— Begin DATA EXTRACT —

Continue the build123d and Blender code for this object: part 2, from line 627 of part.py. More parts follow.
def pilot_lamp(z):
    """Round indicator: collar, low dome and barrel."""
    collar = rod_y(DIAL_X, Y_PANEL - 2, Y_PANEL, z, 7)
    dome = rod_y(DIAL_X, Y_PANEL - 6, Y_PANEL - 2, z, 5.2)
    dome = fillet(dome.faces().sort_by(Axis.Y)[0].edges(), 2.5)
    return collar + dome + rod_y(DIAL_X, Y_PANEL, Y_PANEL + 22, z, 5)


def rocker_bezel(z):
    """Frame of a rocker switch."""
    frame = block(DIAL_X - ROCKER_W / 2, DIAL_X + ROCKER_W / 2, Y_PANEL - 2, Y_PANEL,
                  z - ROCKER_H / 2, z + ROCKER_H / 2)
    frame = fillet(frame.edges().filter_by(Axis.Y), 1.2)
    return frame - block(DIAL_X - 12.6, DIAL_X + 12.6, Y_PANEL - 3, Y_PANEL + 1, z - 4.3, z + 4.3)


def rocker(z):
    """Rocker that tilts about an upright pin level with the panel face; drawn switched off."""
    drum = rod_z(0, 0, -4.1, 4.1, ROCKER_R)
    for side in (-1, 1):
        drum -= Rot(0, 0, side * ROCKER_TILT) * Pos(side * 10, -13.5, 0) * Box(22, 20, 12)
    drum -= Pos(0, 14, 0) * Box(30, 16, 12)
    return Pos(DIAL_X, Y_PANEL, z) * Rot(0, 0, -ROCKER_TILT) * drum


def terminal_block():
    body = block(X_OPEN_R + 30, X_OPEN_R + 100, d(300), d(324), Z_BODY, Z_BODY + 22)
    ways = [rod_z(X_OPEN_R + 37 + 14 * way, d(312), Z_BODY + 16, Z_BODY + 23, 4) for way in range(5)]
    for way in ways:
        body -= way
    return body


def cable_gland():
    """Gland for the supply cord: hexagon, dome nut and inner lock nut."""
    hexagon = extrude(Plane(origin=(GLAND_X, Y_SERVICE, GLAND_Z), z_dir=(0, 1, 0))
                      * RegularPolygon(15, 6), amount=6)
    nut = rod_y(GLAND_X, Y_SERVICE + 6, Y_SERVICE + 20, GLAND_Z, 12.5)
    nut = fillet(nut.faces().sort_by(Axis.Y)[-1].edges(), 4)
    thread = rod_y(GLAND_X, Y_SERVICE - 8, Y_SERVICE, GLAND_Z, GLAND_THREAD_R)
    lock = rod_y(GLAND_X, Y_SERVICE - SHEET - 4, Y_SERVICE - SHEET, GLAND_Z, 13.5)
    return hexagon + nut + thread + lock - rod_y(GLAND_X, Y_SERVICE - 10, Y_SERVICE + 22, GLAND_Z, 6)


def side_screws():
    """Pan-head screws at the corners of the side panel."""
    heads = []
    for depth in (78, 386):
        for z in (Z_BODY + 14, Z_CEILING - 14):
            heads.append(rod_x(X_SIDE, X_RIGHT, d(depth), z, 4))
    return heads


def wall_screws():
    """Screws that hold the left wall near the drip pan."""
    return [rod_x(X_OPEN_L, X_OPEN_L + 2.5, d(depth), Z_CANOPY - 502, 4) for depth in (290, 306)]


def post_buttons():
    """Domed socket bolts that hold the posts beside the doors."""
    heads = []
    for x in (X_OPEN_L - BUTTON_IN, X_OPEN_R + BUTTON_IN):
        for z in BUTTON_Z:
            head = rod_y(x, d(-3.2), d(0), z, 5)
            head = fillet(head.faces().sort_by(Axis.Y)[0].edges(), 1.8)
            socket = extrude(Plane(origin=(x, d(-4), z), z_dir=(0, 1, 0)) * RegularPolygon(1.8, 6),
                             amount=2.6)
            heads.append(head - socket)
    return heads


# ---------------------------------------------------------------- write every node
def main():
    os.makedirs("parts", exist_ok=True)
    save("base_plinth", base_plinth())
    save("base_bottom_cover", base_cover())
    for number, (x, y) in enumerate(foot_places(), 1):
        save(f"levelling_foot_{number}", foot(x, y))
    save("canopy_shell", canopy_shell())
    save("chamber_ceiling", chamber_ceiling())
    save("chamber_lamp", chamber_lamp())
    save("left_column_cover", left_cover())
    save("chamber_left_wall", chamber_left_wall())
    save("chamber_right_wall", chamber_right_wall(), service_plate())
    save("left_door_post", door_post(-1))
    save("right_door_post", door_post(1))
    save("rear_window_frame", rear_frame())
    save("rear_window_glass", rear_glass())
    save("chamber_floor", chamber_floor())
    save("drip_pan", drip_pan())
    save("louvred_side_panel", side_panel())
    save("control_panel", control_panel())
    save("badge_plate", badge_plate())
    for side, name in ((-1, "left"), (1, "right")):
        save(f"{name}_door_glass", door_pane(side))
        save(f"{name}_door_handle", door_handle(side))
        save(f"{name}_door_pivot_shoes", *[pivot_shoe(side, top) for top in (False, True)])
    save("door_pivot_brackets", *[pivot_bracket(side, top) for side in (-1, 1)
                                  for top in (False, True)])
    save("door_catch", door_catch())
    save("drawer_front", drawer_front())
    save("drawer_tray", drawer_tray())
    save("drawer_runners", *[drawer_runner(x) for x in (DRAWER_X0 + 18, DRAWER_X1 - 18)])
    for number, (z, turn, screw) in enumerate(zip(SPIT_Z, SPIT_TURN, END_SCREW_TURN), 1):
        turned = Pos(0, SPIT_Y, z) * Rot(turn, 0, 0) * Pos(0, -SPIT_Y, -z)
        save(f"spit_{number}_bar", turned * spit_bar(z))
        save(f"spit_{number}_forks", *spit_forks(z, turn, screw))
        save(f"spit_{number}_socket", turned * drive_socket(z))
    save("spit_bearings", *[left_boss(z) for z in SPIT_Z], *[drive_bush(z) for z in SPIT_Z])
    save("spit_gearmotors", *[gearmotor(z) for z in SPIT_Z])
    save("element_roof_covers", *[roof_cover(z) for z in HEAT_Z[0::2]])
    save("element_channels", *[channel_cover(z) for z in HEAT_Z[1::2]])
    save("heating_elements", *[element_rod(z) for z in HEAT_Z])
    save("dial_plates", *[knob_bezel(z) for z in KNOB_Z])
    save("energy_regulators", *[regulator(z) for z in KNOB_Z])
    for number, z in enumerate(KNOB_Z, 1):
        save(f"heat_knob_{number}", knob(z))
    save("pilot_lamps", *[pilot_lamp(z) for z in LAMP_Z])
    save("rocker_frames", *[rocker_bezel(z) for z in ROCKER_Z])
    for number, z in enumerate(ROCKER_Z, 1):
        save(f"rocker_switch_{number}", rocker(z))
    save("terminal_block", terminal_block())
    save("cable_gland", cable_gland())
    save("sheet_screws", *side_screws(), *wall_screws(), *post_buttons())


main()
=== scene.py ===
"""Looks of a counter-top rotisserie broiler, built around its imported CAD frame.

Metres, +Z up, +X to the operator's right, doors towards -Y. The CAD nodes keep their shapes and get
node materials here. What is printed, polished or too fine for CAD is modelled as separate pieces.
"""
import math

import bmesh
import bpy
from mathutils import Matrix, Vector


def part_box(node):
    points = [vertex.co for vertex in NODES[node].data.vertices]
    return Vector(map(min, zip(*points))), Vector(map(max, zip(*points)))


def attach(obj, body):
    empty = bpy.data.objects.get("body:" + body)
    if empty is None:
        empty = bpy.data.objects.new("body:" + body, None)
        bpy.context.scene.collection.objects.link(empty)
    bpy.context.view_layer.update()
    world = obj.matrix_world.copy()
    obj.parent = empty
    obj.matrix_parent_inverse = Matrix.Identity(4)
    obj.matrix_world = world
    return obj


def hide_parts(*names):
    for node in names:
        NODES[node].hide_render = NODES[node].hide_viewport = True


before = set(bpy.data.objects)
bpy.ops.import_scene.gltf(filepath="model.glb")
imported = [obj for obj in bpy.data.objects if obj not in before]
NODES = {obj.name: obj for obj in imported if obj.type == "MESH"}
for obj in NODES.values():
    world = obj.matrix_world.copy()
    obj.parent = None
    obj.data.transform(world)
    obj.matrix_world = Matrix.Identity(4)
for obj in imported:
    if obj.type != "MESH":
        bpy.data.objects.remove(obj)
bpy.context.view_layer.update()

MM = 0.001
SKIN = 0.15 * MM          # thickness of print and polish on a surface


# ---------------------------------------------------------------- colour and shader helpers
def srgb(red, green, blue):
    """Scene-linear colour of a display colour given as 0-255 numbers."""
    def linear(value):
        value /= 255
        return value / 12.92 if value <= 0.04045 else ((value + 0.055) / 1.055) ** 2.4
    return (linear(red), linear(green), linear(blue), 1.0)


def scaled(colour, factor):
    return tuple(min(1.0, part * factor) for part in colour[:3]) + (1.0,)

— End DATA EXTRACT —

SET EXERCISE
Exactly the lines from the line containing "z in ROCKER_Z])" to the line containing "zip(*points))), Vector(map(max, zip(*points)))", both included, are to be set down; no other line belongs in the answer.

THE ANSWER
    save("rocker_frames", *[rocker_bezel(z) for z in ROCKER_Z])
    for number, z in enumerate(ROCKER_Z, 1):
        save(f"rocker_switch_{number}", rocker(z))
    save("terminal_block", terminal_block())
    save("cable_gland", cable_gland())
    save("sheet_screws", *side_screws(), *wall_screws(), *post_buttons())


main()
=== scene.py ===
"""Looks of a counter-top rotisserie broiler, built around its imported CAD frame.

Metres, +Z up, +X to the operator's right, doors towards -Y. The CAD nodes keep their shapes and get
node materials here. What is printed, polished or too fine for CAD is modelled as separate pieces.
"""
import math

import bmesh
import bpy
from mathutils import Matrix, Vector


def part_box(node):
    points = [vertex.co for vertex in NODES[node].data.vertices]
    return Vector(map(min, zip(*points))), Vector(map(max, zip(*points)))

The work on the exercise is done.